The U.S. Census, from the 2009-2013 American Community Survey data, revealed that at the present time in the United States there are over 350 different languages being spoken in homes across the nation. (Bureau, 2015) The language barrier is just one of the components that law enforcement must address.
Departments or agencies that have been proactive implemented cultural awareness, diversity and inclusion training recognizing the need to train their work force to respect and understand that various cultures have different ways of life. Cultural awareness training is designed to counter stereotypes by understanding the different elements of diverse groups and how these elements bind individuals together to create cultures unique to one another.
There are many methods to teach diversity training, and more and more law enforcement agencies across the nation have allocated multiple resources to create programs in an attempt to strengthen their departments or agencies cultural awareness and sensitivity posture.
The most important aspect of diversity and inclusion training is that it must be proactive with a unique approach that enhances positive community and police relations. All training must be developed and unique to the sentiment being portrayed by the community being served. Each state, county, or local agency should have the pulse on the cultural make-up in their geographical area and in addition have an understanding of any underlining issues that the community has expressed as an area of concern.
The approach many departments have taken all over the nation to educate their men and women on the importance of cultural diversity and inclusion training is a testament to the role leadership is taking on this vital task. There are many benefits to learning about and understanding different cultures and sub-cultures, one being, it plays a major role in developing peaceful communities. Learning and understanding different cultures builds upon community policing and creates an atmosphere of trust that results in problem-solving and enhancing varying conditions within that community.
However, the one element or prerequisite required to implement real change in diversity and inclusion training is the communication component. Good communication skills are essential to allow others and yourself to understand information more accurately.

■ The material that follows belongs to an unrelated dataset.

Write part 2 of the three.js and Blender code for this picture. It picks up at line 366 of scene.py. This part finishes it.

The majority of the times, law enforcement officer’s interactions with the public is not always a positive or pleasant one. The success or break down in the cultural diversity component is effectively communicating with the public. The most effective tool in any officer’s own repertoire is their interpersonal communication skills. These skills allow an effective officer to control, de-escalate, diffuse or clarify any situation that is present.

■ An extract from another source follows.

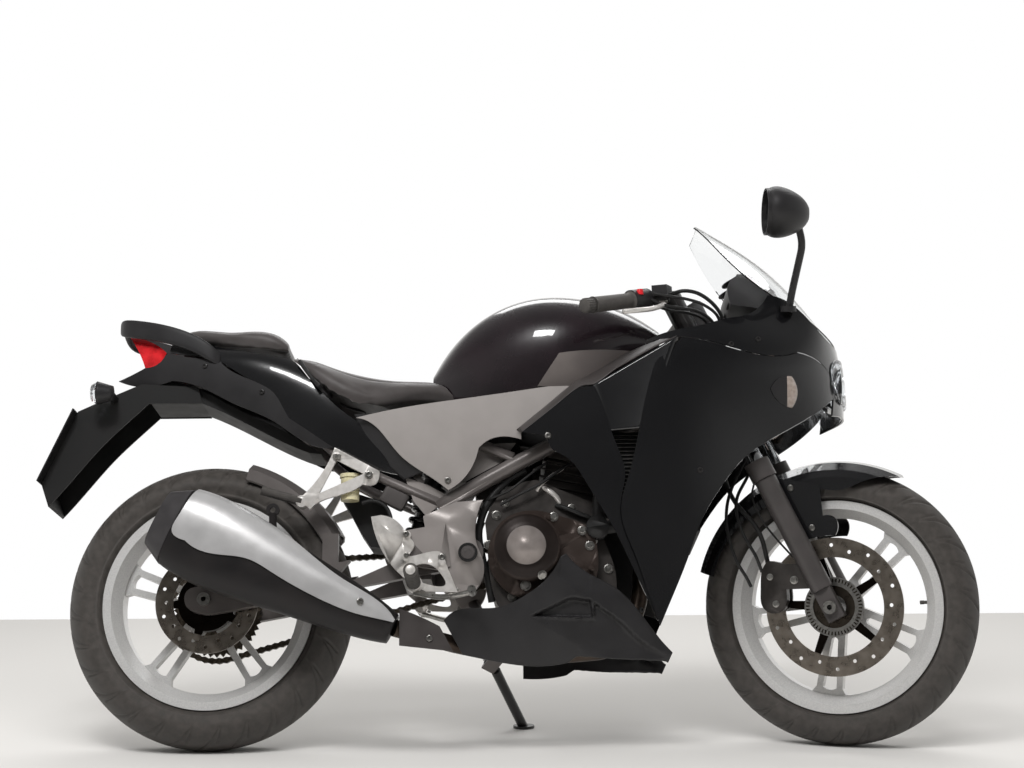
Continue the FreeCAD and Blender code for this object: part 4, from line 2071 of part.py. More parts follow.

As mentioned earlier any good tactical plan or training needs follow-up and assessment that has actionable feedback. Communication in any culture requires the message content to be clear and concise with a positive intent. The importance of effective communication cannot be overstated.
Training the law enforcement community in diversity and inclusion that emphasizes a clear message of EQUALITY to the public will be the first major step to improving community relations. This training will reinforce the fact that all cultures are treated equally all the time-every-time. Using the community’s feedback to address their concerns will be extremely useful to understand what is working and not working. In addition, the feedback will provide a basis to make adjustments to the training, if it becomes necessary. This follow-up and assessment allow the community to be heard. Diversity and inclusion training were designed to accomplish results through listening, understanding and treating everyone equal.
Departments and agencies have done an outstanding job of focusing on the cultural awareness component of training and educating the work force. Moreover, the additional training that is required to truly make an impact on any diversity and inclusion training is to focus on proper interpersonal skills required to efficiently and effectively communicate with any group.
Training specifically designed with the emphasis on equality, is the best way to illustrate to the community that their concerns have been heard. This message to the community creates respect that will re-build the trust that has been eroding for the last decade with an increased benefit on recruitment strategies. The result will be superior intrapersonal skills, professionalism, a better understanding of equality, and a partnership with the community.
Bureau, U. (2015). Census Bureau Reports at Least 350 Languages Spoken in U.S. Homes. [online] The United States Census Bureau. Available at: https://www.census.gov/newsroom/press-releases/2015/cb15-185.html [Accessed 6 Feb. 2020].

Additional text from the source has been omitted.